One of my favorite cereals is called „Nutty Nuggets," made of wheat and barley. Here, however, I am thinking of "nutty" as crazy and eccentric, and of „nugget" as a small lump of information, Hence a „nutty nugget" is a bit of crazy information, a foolish notion, a crackbrained idea. Even a Roman Catholic publication, God's Word Today (September 2001; hereafter GWT), refers to various passages in Numbers as „strange," "offensive" "flawed," and „wrong-headed." Thus „nutty nuggets" include all kinds of weird stuff, strange stuff, and bizarre stuff, as we shall see.
Nutty Nugget Number 1: A Census of Paid Killers (1:1-3)
Numbers begins with the Lord (Yahweh) commanding Moses to take a census of all the males who are strong enough to fight in Israel's army. It's a census of paid killers who are to slaughter the Canaanites, the poor unfortunates who will be „bread" for the Israelites (14:9). Yahweh is a narrow, nationalistic war-god who fights with his troops and leads them to bloody victory in „holy wars," which should be called "unholy wars."
Nutty Nugget Number 2: The Wrong Recipe (3:14)

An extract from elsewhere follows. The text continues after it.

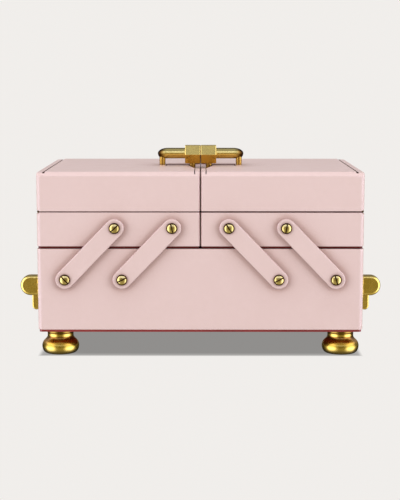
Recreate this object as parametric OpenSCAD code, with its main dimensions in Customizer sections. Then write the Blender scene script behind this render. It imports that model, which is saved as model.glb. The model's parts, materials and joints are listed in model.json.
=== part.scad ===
// Cantilever bobbin box: a lacquered base case on bun feet, with two lidded
// trays that swing up and outwards on parallel arms.
// Millimetres, +Z up, +X to the right, the front faces -Y.
// The origin is on the floor, under the middle of the box.

/* [Case] */
// Width of the closed box, end to end
box_w = 320; // [300:5:340]
// Depth of the box, front to back
box_d = 200; // [190:5:220]
// Height of the base case, with its bottom board
base_h = 82.7; // [78:0.1:96]
// Height of each tray, with its bottom board
tray_h = 35.6; // [33:0.1:45]
// Height of each lid
lid_h = 38.8; // [34:0.1:50]
// Thickness of the upright boards
wall_t = 6; // [6:0.5:8]
// Thickness of each lid's top board
top_t = 8; // [7:0.5:10]
// Rounding of the upright outer corners
corner_r = 3; // [1:0.5:5]
// Rounding of the lids' front and back top edges
brow_r = 5; // [2:0.5:6]
// Rounding of the lids' outer top edges
crown_r = 0.8; // [0.4:0.1:3]
// How far the strips along the lids' outer edges lie below their tops
end_strip_drop = 0.8; // [0.4:0.1:2]

/* [Gaps] */
// Gap between the two trays and between the two lids
seam_gap = 0.6; // [0.4:0.1:1.5]
// Gap between the base case and the closed trays
tray_gap = 0.5; // [0.4:0.1:1]
// Gap between each tray and its closed lid
lid_gap = 0.4; // [0.4:0.1:0.6]

/* [Bottom boards and dividers] */
// Thickness of the base bottom board under the walls
base_flange_t = 2.3; // [1.5:0.1:4]
// Thickness of the base bottom board between the walls
base_floor_t = 3.5; // [3:0.5:6]
// Thickness of the tray bottom boards under the walls
tray_flange_t = 1.9; // [1:0.1:2]
// Thickness of the tray bottom boards between the walls
tray_floor_t = 2.2; // [2:0.1:4]
// How far the bottom boards stop short of the outer faces
flange_inset = 1.2; // [0.5:0.1:2]
// Thickness of the tray dividers
divider_t = 4; // [3:0.5:6]
// Height of the tray dividers
divider_h = 22; // [15:1:25]

/* [Feet] */
// Height of the feet
foot_h = 24; // [23.5:0.5:30]
// Radius of the bun of each foot
bun_r = 18.4; // [16:0.1:19]
// Height of the bun's widest level
bun_mid_z = 7; // [6.5:0.1:8]
// Radius of the round section of the bun, above its middle
bun_section_r = 8; // [7:0.5:9]
// Radius of the tighter round section that the bun stands on
bun_heel_r = 4.6; // [4:0.1:6]
// Radius of the neck
foot_neck_r = 12.9; // [11:0.1:13]
// Radius of the collar above the neck
foot_collar_r = 13.7; // [13.2:0.1:15]
// Height of the collar's lower edge above the floor
foot_collar_z = 20.8; // [19:0.1:21]
// Distance of each foot's axis from the end and from the face of the box
foot_inset = 20; // [20:0.5:30]

/* [Arms] */
// Distance between an arm's two pivots
arm_len = 70.5; // [65:0.5:72]
// Lean of the closed arms from upright
arm_lean = 44; // [40:0.5:46]
// Width of the arms
arm_w = 18.6; // [16:0.2:20]
// Thickness of the arms
arm_t = 3; // [2:0.5:4]
// Distance between a tray's two pairs of arms
arm_pitch = 56; // [50:1:58]
// Distance of the outer arms' lower pivots from the end of the box
pivot_inset = 27.2; // [26:0.2:34]
// Height of the upper pivots above the bottom of the tray
upper_pivot_h = 20.1; // [18:0.1:21]
// Radius of the pivot screws' shanks
pivot_r = 2.5; // [2:0.1:3]
// Running clearance of the pivots, on the radius
pivot_play = 0.05; // [0.02:0.01:0.1]
// Clearance of the inner arms' upper pivots, on the radius
loose_pivot_play = 0.3; // [0.2:0.05:0.5]
// Radius of the screw heads
screw_head_r = 5.4; // [4.5:0.1:6]
// Height of the screw heads
screw_head_h = 2.4; // [2:0.1:3]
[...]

According to Numbers 3:1-4 and 26:61, the Lord killed two of Aaron's sons, Nadab and Abihu, in the Sinai Desert when they used unacceptable fire in their offering to the Lord. Apparently the fire was unacceptable because the incense burned was offered in defiance of the Lord's formula for sweet-smelling incense (Exodus 30:34-38). Leviticus 10:2 tells us how the Lord killed Nadab and Abihu: „Suddenly the Lord sent fiery flames and burned them to death" (Contemporary English Version). What a horrible way to die, simply for not using the Lord's recipe for sweet-smelling incense. What kind of justice is that?
Nutty Nugget Number 3: A Bitter Ordeal (5:11-31)
Probably the most demeaning rite in the Bible is found in Numbers 5:11-31, the abominable ordeal of bitter water. A woman who is suspected of adultery by her husband must go into the tent of meeting and drink bitter water made of holy water plus dust from the tent floor. If the woman is guilty of adultery, the magic water makes her stomach swell up and her genitals shrink. If she is innocent, the holy beverage will not harm her, and she will be able to bear children to her suspicious husband.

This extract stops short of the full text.